My plans changed many times over the past weeks but one thing for certain were my reservations made last December for Yellowstone and the Grand Tetons.
From the time I left Zion and Bryce I have traveled through Utah, Nevada, Oregon, Idaho, Wyoming and Montana.
I started my trek heading north in Utah avoiding Salt Lake City, so backroads, which I love, took me west of the city.
West of Salt Lake City you find the Bonneville Salt Flats along I-80 all the way to Nevada.
Not quite sure, but along with rocks, glass bottles and a serpent you find this unique object in the Salt Flats.
I only spent a few nights traveling through Nevada before I headed north to Oregon from Winnemucca, Nevada.
Jordan Valley, Oregon is where I will spend a few nights before moving on.
From downtown Jordan Valley, I set out cross country to see Silver City, a ghost town about 30 miles away.
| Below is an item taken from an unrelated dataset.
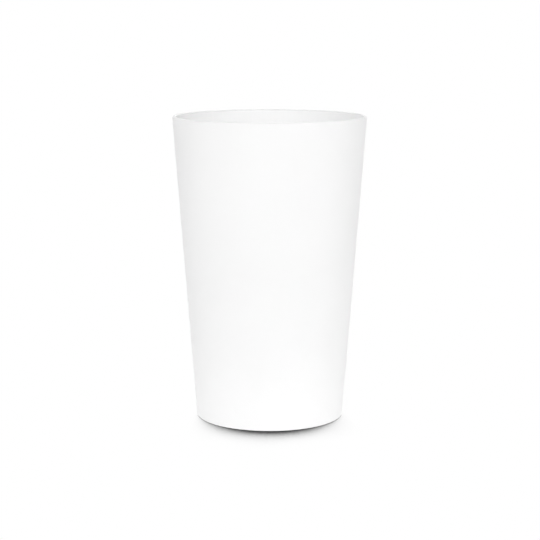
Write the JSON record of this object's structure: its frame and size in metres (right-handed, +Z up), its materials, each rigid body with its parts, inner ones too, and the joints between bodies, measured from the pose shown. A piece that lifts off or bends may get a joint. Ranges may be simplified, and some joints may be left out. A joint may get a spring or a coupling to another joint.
{
  "type": "reusable plastic cup",
  "caption": "Tapered drinking cup with a straight thin wall, a fully rounded lip, a hollow base on a foot ring, and stacking ribs inside.",
  "frame": {"origin": "centre of the foot ring, on the table", "axes": "+Z up along the cup's axis through the mouth; +X through the middle of one stacking rib"},
  "size_m": [0.0752, 0.0752, 0.118],
  "materials": {
    "polypropylene": "white polypropylene, as moulded, with a fine satin texture outside and a smoother inside"
  },
  "bodies": {
    "root": {"cup": "polypropylene"}
  },
  "joints": []
}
My trip was abruptly stopped because of Mormon Crickets all over the road. (I don’t want to gross you out with the details so google them and find out for yourself.)
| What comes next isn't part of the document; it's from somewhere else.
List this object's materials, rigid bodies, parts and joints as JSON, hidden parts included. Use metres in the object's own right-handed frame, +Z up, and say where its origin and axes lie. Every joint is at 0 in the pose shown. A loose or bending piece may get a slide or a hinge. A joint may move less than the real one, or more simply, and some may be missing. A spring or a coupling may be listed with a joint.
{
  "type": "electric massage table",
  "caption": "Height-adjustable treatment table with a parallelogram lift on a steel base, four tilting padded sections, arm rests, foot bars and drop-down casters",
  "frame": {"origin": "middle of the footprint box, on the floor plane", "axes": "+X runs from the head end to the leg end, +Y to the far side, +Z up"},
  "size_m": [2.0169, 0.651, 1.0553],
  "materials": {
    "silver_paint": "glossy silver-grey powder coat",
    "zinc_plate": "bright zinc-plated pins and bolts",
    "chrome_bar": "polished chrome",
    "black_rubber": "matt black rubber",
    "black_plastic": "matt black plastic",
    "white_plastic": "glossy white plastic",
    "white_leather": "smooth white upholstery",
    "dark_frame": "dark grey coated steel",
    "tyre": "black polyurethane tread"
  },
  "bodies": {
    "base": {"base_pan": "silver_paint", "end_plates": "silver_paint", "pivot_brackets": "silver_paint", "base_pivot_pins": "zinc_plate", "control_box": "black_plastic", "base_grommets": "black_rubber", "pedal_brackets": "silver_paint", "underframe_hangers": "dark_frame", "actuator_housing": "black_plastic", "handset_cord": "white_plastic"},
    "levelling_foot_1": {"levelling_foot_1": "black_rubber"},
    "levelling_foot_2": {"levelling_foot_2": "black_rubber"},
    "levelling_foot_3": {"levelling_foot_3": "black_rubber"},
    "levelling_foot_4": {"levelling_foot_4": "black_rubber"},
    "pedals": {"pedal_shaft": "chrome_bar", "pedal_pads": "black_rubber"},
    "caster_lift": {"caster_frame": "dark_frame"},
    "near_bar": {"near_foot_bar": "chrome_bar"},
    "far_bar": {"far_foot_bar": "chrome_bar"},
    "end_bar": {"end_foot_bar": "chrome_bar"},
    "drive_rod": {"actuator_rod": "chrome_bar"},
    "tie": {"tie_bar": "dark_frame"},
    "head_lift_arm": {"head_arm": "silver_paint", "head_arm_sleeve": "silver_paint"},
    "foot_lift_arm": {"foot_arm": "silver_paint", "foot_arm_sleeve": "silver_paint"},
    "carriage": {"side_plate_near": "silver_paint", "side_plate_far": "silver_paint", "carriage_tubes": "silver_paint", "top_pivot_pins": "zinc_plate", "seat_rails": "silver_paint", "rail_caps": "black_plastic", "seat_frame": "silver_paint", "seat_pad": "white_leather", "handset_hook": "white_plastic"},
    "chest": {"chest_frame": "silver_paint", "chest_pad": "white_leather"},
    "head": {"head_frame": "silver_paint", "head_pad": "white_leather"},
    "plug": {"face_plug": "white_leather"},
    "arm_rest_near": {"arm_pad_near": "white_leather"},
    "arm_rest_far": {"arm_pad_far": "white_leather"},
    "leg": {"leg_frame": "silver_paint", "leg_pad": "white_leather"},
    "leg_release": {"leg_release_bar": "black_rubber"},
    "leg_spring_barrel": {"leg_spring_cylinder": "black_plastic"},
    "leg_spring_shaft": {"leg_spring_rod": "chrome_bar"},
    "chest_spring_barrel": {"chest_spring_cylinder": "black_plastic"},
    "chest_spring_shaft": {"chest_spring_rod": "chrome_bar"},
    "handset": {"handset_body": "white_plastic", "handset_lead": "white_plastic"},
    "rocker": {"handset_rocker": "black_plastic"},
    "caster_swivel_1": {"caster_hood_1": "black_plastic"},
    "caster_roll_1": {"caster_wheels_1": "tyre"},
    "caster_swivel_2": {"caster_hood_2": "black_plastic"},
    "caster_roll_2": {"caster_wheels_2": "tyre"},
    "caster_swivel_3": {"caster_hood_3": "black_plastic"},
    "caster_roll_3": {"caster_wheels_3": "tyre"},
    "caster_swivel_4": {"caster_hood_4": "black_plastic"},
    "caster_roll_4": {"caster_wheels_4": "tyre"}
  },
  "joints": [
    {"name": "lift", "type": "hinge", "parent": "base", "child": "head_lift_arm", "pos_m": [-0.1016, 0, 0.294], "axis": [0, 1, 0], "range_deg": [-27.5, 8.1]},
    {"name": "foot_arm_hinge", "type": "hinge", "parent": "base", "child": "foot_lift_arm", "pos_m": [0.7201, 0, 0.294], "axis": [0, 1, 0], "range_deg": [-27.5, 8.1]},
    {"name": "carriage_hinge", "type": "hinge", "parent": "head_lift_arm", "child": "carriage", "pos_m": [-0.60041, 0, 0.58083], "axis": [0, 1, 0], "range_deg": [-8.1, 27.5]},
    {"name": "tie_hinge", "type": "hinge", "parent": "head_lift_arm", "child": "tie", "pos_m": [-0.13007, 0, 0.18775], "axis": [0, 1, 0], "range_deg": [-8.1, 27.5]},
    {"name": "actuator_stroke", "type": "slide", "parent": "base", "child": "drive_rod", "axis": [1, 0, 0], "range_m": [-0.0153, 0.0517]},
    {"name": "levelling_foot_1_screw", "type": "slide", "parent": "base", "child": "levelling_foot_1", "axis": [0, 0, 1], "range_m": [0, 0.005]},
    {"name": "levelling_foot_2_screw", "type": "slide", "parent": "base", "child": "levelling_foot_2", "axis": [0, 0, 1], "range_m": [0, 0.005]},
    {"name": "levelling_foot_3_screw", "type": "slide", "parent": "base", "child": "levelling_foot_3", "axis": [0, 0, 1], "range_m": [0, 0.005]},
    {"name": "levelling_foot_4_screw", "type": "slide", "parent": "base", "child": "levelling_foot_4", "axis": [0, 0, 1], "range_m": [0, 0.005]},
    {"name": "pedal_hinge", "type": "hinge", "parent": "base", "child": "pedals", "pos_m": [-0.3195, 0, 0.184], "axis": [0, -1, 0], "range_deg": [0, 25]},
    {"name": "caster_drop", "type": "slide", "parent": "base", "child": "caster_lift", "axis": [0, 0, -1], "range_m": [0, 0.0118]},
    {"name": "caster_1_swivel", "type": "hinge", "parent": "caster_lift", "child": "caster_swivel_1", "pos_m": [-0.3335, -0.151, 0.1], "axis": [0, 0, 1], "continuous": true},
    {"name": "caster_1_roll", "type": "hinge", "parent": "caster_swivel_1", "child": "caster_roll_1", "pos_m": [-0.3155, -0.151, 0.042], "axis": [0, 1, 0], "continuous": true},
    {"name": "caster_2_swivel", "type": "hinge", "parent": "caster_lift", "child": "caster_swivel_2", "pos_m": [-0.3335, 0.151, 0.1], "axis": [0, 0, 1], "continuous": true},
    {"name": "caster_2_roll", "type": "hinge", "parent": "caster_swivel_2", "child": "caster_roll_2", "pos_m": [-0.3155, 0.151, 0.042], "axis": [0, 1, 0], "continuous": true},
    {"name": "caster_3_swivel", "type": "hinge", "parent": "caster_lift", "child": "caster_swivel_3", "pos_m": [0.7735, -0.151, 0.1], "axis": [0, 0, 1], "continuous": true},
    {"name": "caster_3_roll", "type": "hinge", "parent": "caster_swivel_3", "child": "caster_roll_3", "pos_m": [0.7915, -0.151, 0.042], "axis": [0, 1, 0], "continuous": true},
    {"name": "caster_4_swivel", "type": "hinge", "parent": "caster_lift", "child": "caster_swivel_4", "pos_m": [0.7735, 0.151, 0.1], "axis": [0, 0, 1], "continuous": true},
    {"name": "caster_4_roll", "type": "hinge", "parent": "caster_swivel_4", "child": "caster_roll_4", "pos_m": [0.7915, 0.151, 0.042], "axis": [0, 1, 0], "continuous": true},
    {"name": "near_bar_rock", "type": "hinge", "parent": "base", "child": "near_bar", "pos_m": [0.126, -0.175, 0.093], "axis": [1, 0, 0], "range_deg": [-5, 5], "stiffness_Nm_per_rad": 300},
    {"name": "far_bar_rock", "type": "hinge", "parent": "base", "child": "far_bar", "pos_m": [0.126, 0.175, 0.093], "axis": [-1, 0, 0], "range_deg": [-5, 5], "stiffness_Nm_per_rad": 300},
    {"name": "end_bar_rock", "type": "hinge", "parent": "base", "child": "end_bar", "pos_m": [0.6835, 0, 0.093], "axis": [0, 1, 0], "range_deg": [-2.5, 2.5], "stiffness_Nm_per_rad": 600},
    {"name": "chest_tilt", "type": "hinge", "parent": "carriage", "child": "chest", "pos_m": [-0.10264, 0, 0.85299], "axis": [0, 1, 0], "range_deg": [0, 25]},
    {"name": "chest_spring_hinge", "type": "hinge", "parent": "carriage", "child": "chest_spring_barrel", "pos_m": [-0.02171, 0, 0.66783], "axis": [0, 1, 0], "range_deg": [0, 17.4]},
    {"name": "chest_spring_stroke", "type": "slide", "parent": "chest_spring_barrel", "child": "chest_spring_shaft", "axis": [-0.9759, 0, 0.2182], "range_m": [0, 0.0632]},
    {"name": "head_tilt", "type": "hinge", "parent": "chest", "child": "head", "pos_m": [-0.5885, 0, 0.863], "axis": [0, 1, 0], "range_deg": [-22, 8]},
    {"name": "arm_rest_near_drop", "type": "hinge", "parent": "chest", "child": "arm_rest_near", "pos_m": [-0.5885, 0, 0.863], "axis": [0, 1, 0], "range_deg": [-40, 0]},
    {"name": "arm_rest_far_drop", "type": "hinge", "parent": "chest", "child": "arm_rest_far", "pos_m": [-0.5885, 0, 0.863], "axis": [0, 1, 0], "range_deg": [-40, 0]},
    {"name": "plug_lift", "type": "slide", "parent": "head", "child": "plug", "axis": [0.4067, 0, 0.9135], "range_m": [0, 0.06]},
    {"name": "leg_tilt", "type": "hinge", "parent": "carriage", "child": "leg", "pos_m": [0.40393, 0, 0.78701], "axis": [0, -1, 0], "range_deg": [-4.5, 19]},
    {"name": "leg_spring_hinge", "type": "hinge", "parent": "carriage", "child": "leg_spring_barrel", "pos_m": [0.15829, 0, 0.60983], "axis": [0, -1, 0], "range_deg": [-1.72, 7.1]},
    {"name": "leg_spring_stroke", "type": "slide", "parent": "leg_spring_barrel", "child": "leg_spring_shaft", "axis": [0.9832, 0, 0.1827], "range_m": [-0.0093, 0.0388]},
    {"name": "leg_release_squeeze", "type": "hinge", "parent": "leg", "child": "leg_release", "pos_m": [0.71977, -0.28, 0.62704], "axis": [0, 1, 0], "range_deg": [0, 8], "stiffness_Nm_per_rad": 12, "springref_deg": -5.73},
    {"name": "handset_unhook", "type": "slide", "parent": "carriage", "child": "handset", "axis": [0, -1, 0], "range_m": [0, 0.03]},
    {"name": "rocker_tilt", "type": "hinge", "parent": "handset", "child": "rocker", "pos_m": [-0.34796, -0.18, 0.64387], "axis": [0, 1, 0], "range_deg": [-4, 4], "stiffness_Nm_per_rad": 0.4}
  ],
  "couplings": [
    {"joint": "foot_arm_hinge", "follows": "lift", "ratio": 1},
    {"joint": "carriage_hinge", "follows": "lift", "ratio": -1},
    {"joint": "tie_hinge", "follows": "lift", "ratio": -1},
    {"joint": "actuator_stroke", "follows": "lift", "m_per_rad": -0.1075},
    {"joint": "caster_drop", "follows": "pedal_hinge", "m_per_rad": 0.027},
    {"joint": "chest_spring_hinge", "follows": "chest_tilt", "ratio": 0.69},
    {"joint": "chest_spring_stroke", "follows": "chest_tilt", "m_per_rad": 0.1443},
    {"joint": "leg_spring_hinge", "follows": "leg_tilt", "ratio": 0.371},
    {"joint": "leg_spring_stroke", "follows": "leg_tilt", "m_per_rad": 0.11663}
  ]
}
**** Today I am very glad to be on my way to Twin Falls, Idaho!
On the way to my destination there was Lizard Butte (top) and an Airbnb russet potato (bottom).
And a Muffler Man Cowboy near Jerome, Idaho.
I stayed at a very nice campground just outside of Twin Falls.
I visited the Perrine Bridge high above the Snake River and took a hike near Auger Falls and captured these two beautiful falls on each side of the river.
Shoshone Falls is called the Niagara of the West. It is actually higher than Niagara Falls but Niagara Falls is much wider.
The Snake River canyon views were stunning.
An Idaho sunset from the campground.
On the road again, passing through Blackfoot, Idaho, I visited this Uniroyal Gal and then discovered this neat mural downtown.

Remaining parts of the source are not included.